Save the evening for atmosphere over economy. In cold months, that means a cellar fondue or raclette, eaten slowly with a glass of Swiss white. In summer, it means a riverside terrace as the Aare turns from turquoise to grey-blue at dusk, or a picnic on the Marzili lawns with your market haul. Either way, you’ll have eaten the real Bern — market-fresh, regional, unhurried — without the bill of three full restaurant meals. For where to put each of these, dip into restaurants, cafés and Swiss cuisine.
Frequently asked questions
Is Bern expensive for food?
Yes. Bern is the Swiss capital and prices reflect it. A normal restaurant dinner with a drink is a real expense, and fondue or fine dining more so. The good news is that value exists: the weekday lunch special, bakeries, market stalls and self-service spots let you eat well without a big bill. Currency is Swiss francs (CHF), not euros.

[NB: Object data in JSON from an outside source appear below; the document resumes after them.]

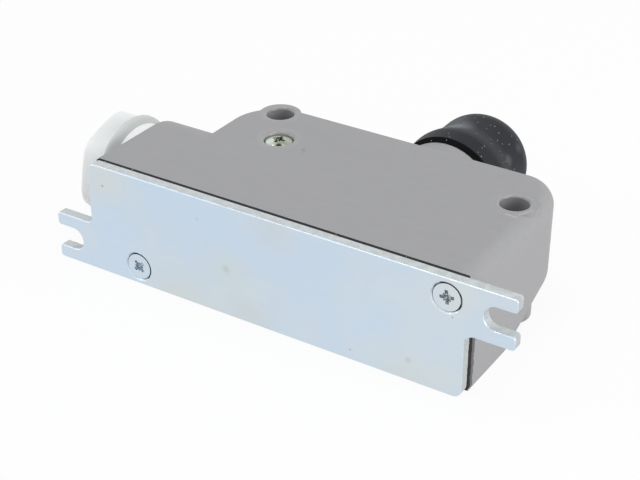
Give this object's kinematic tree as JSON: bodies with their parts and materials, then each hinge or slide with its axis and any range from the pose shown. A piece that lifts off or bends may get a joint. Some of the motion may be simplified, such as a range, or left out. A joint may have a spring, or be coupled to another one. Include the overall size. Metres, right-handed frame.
{
  "type": "plunger limit switch",
  "caption": "Die cast limit switch on a slotted base plate, with a rubber booted end plunger and a capped conduit hub.",
  "frame": {"origin": "centre of the base plate's mounting face", "axes": "+X along the base plate away from the conduit hub, +Y from the base plate towards the plunger's tip, +Z through the case's thickness, up when the switch lies on its side"},
  "size_m": [0.1217, 0.0813, 0.028],
  "materials": {
    "grey_paint": "satin light grey paint on a zinc or aluminium casting",
    "zinc_plate": "bright bluish zinc plating on sheet steel",
    "gasket_rubber": "matt",
    "yellow_zinc": "pale yellow zinc plating",
    "plain_steel": "turned or rolled",
    "spring_steel": "drawn wire and stamped strip",
    "black_moulding": "moulded phenolic",
    "red_moulding": "moulded",
    "white_moulding": "moulded acetal",
    "copper_alloy": "rolled beryllium copper",
    "terminal_brass": "rolled",
    "bearing_brass": "turned",
    "boot_rubber": "matt, dusty",
    "cap_plastic": "milky polyethylene"
  },
  "bodies": {
    "case": {"housing": "grey_paint", "cover_plate": "zinc_plate", "cover_gasket": "gasket_rubber", "cover_screws": "zinc_plate", "side_screw": "yellow_zinc", "switch_bracket": "plain_steel", "switch_screws": "plain_steel", "switch_case": "black_moulding", "switch_cover": "black_moulding", "common_terminal": "terminal_brass", "closed_terminal": "terminal_brass", "open_terminal": "terminal_brass", "terminal_screws": "plain_steel", "plunger_bushing": "bearing_brass", "return_spring": "spring_steel", "rubber_boot": "boot_rubber", "conduit_cap": "cap_plastic"},
    "plunger": {"plunger_stem": "plain_steel", "plunger_button": "plain_steel", "retaining_clip": "spring_steel", "pin_retainer": "bearing_brass", "overtravel_spring": "spring_steel"},
    "transfer": {"transfer_pin": "white_moulding", "switch_pin": "red_moulding"},
    "blade": {"contact_blade": "copper_alloy"}
  },
  "joints": [
    {"name": "plunger_slide", "type": "slide", "parent": "case", "child": "plunger", "axis": [0, -1, 0], "range_m": [0, 0.006], "stiffness_N_per_m": 700, "springref_m": -0.007, "deforming": ["rubber_boot", "return_spring", "overtravel_spring"]},
    {"name": "pin_slide", "type": "slide", "parent": "case", "child": "transfer", "axis": [0, -1, 0], "range_m": [0, 0.00101]},
    {"name": "blade_tilt", "type": "hinge", "parent": "case", "child": "blade", "pos_m": [-0.0135, 0.0175, 0], "axis": [0, 0, -1], "range_deg": [0, 2.06]}
  ],
  "couplings": [
    {"joint": "pin_slide", "follows": "plunger_slide", "ratio": 0.16667},
    {"joint": "blade_tilt", "follows": "plunger_slide", "rad_per_m": 5.9312}
  ]
}
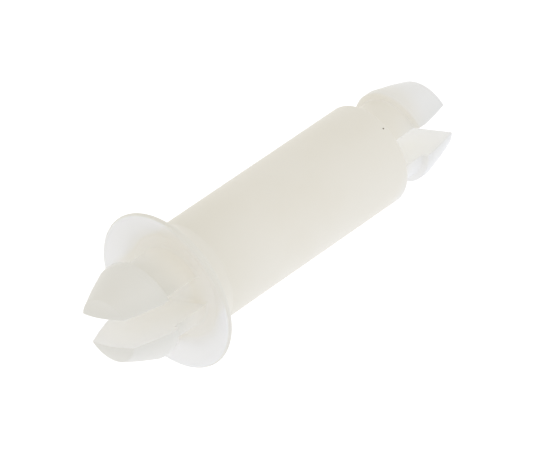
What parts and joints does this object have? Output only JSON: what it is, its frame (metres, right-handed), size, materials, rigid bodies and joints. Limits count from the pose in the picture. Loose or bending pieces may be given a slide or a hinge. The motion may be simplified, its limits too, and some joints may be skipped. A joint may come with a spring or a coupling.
{
  "type": "circuit board spacer",
  "caption": "Round snap-in plastic spacer that holds a circuit board off a chassis, with a split barbed head on each end and a dished skirt at the chassis end.",
  "frame": {"origin": "centre of the chassis-side shoulder, where the chassis sheet seats", "axes": "+Z along the barrel towards the chassis-side head, X across both slots, Y along the slots"},
  "size_m": [0.0076, 0.0076, 0.0209],
  "materials": {
    "nylon": "satin natural nylon, slightly translucent"
  },
  "bodies": {
    "barrel": {"barrel": "nylon"},
    "skirt": {"skirt": "nylon"},
    "chassis_prong_right": {"chassis_prong_right": "nylon"},
    "chassis_prong_left": {"chassis_prong_left": "nylon"},
    "board_prong_right": {"board_prong_right": "nylon"},
    "board_prong_left": {"board_prong_left": "nylon"}
  },
  "joints": [
    {"name": "chassis_right_flex", "type": "hinge", "parent": "barrel", "child": "chassis_prong_right", "pos_m": [0.00131, 0, 0.00045], "axis": [0, -1, 0], "range_deg": [0, 10], "stiffness_Nm_per_rad": 0.4},
    {"name": "chassis_left_flex", "type": "hinge", "parent": "barrel", "child": "chassis_prong_left", "pos_m": [-0.00131, 0, 0.00045], "axis": [0, 1, 0], "range_deg": [0, 10], "stiffness_Nm_per_rad": 0.4},
    {"name": "board_right_flex", "type": "hinge", "parent": "barrel", "child": "board_prong_right", "pos_m": [0.00131, 0, -0.01315], "axis": [0, 1, 0], "range_deg": [0, 10], "stiffness_Nm_per_rad": 0.4},
    {"name": "board_left_flex", "type": "hinge", "parent": "barrel", "child": "board_prong_left", "pos_m": [-0.00131, 0, -0.01315], "axis": [0, -1, 0], "range_deg": [0, 10], "stiffness_Nm_per_rad": 0.4},
    {"name": "skirt_flatten", "type": "slide", "parent": "barrel", "child": "skirt", "axis": [0, 0, -1], "range_m": [0, 0.0005], "stiffness_N_per_m": 10000}
  ]
}
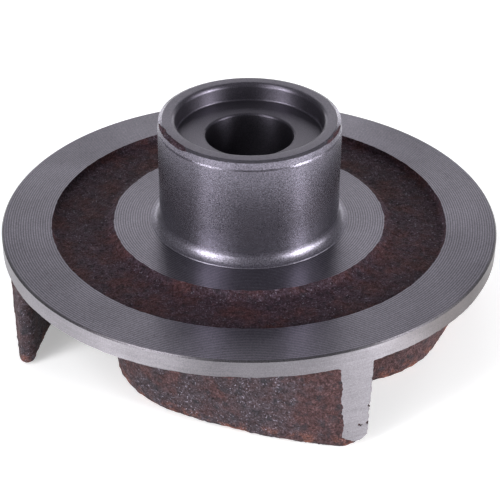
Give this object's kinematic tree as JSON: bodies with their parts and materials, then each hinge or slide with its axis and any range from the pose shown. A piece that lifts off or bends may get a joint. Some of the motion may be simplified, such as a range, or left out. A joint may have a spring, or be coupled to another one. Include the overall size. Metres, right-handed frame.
{
  "type": "pump impeller",
  "caption": "Semi-open centrifugal pump impeller: a turned disc with a bored seal hub on one side and curved cast vanes on the other.",
  "frame": {"origin": "on the shaft axis, in the plane of the vanes' free edges, which is the plane the impeller stands on", "axes": "+Z along the shaft bore towards the hub's end face; -Y faces the viewer, just left of the first vane's tip; +X to the right"},
  "size_m": [0.098, 0.098, 0.0445],
  "materials": {
    "cast_iron": "turned grey faces on the hub, disc and rim; as-cast dark brown rust on the vanes, the underside and the recessed ring"
  },
  "bodies": {
    "root": {"impeller": "cast_iron"}
  },
  "joints": []
}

What should I eat in Bern at least once?
Rösti and a proper cheese fondue (in a vaulted cellar, ideally in cooler months) are the two essentials. If you have a big appetite and it’s cold out, the Berner Platte is the local feast. And no trip is complete without good Swiss chocolate.

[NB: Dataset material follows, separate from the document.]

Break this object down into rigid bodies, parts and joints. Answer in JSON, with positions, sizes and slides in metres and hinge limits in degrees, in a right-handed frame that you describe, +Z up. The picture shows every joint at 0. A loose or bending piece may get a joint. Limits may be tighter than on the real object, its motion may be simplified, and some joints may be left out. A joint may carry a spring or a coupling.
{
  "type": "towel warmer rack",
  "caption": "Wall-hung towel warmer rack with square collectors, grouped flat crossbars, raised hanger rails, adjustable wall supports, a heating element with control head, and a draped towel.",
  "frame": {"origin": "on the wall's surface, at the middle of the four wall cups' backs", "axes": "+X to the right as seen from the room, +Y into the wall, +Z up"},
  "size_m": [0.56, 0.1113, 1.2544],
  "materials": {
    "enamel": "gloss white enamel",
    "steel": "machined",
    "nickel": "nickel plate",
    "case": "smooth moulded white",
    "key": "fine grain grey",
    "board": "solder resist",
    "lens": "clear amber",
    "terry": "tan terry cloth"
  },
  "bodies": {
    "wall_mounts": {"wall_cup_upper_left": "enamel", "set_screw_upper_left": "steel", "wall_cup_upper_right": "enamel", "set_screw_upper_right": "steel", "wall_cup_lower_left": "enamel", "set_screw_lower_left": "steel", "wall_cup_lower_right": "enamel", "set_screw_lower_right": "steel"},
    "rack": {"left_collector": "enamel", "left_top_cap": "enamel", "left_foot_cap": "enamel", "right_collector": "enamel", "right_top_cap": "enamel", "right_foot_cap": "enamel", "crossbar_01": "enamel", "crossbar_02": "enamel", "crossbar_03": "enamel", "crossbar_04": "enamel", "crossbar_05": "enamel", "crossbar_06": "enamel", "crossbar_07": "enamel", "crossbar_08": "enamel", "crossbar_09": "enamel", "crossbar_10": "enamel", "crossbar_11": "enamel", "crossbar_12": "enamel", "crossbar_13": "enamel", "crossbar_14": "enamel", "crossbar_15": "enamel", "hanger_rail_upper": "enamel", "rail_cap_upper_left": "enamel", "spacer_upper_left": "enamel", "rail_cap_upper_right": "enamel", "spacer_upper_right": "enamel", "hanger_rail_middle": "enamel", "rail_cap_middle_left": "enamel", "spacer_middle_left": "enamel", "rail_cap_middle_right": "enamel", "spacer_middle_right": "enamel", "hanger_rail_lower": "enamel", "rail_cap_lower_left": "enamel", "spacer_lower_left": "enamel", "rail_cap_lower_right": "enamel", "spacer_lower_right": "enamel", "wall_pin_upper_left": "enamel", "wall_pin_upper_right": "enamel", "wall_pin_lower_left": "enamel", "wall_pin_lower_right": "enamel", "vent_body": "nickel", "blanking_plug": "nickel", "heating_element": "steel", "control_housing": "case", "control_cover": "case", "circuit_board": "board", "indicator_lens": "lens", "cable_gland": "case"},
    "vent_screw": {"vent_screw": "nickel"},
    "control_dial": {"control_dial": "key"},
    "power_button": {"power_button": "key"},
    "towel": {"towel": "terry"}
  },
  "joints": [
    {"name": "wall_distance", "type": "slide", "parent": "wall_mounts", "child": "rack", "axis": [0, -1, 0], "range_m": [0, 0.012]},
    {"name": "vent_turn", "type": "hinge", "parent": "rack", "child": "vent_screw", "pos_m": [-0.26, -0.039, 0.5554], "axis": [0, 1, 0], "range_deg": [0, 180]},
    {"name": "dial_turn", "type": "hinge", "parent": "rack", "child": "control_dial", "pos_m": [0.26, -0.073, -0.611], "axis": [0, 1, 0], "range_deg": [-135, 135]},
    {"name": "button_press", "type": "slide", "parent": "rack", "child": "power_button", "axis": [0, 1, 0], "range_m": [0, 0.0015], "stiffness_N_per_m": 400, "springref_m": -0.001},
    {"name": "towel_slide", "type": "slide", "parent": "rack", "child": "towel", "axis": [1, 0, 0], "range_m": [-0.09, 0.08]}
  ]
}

Can I get fondue in summer?
You can, but most locals treat fondue and raclette as cold-weather food — rich, melted cheese is heavy on a hot day. Plenty of tourist-facing cellars serve it year-round if you really want it; otherwise save it for autumn through spring and eat by the river in summer instead.
Do I need to tip in restaurants?
No. Service is included in the price by law. It’s customary to round up or leave roughly ten percent for good service, but it’s entirely optional and never expected.
Is it easy to eat vegetarian or vegan in Bern?
Yes — Bern is comfortable for plant-based eating, with dedicated vegetarian self-service restaurants and veggie options on most menus. Classic dishes help too: cheese fondue, raclette and rösti are all vegetarian, and rösti is easily made vegan.
What’s open to eat on a Sunday?
Sundays are quieter and many shops close, but the Old Town tourist core, larger cafés and a good number of restaurants stay open. If you have a specific place in mind, a quick look at its hours the day before saves a wasted walk.